Mais je m’en voudrais de terminer sur une note aussi sombre. Les textes sélectionnés pour ce numéro présentent une grande diversité de styles, de formes, de registres linguistiques, d’accents, de visions du monde. Chacun à sa manière nous fait réfléchir à la notion de « logis », de « chez-soi », de manière unique, et selon moi, exemplaire. J’aimerais vous les commenter un par un mais ce serait superflu. Lisez par vous-mêmes (ou écoutez les auteurices vous lire) ces confections aux mille couleurs, aux mille saveurs. Alors que le temps des Fêtes approche à grands pas, pensons avec bienveillance aux soucis (petits ou grands) auxquels chacun fait face, mais aussi aux bonheurs, aux douceurs qui atténuent les vicissitudes de la vie, autant qu’aux drames et aux tragédies, dont les textes ici témoignent.
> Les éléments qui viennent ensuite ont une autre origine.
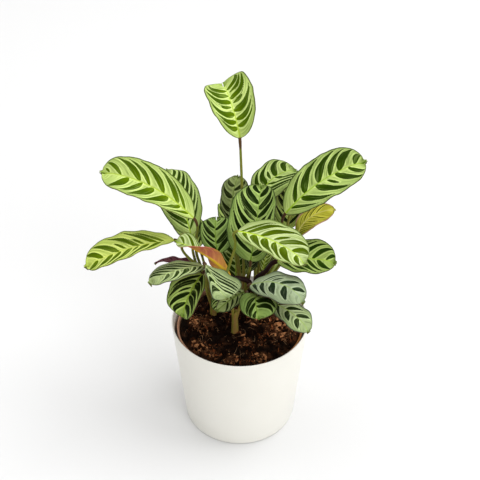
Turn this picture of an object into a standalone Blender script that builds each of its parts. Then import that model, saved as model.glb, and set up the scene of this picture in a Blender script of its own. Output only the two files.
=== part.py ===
"""Potted ctenanthe: striped leaves on slender stalks, in a nursery pot inside a plain white cover pot.

Metres, +Z up. The origin is the centre of the cover pot's flat bottom, and -Y is the front.
Sizes in the tables are millimetres and degrees, and MM turns them into metres.
"""

import math
from collections import namedtuple

import bmesh
import bpy
import numpy as np
from mathutils import Vector, noise

MM = 0.001
GAP = 0.3  # between pieces that touch

# Cover pot, moulded plastic, open at the top
COVER_HEIGHT = 122.7
COVER_RIM_RADIUS = 68.0
COVER_BASE_RADIUS = 57.3
COVER_WALL = 1.5
COVER_FLOOR = 2.5
COVER_CORNER = 3.0
COVER_SIDES = 48

# Nursery pot, thin brown plastic, held upright by the soil's weight
NURSERY_RIM_RADIUS = 63.0
NURSERY_MOUTH_RADIUS = 61.3
NURSERY_BASE_RADIUS = 45.0
NURSERY_BOTTOM = COVER_FLOOR + GAP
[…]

Pour ma part, en tant que responsable de la coordination d’Ancrages, je désire offrir toute ma reconnaissance émue à mon comité de rédaction, véritable cœur de la revue, pour l’engagement et l’imagination débordante dont ses membres font preuve. Et je terminerai en remerciant du fond du cœur deux personnes qui se sont dévouées à Ancrages jusqu’à l’été dernier, ma prédécesseure à la coordination, Rachel Duperreault, et Jean-Pierre Caissie, membre du comité de rédaction durant plus de dix ans, remarquable travailleur de l’ombre. À l’aube de nos vingt ans, puisqu’Ancrages a été fondée le 16 décembre 2004, c’est à toutes les personnes qui ont, de près ou de loin, contribué à la revue auxquelles je pense et que je remercie. Merci d’avoir fait d’Ancrages une maison pour la littérature acadienne et d’en avoir ouvert les portes à la francophonie mondiale. Vous m’habitez.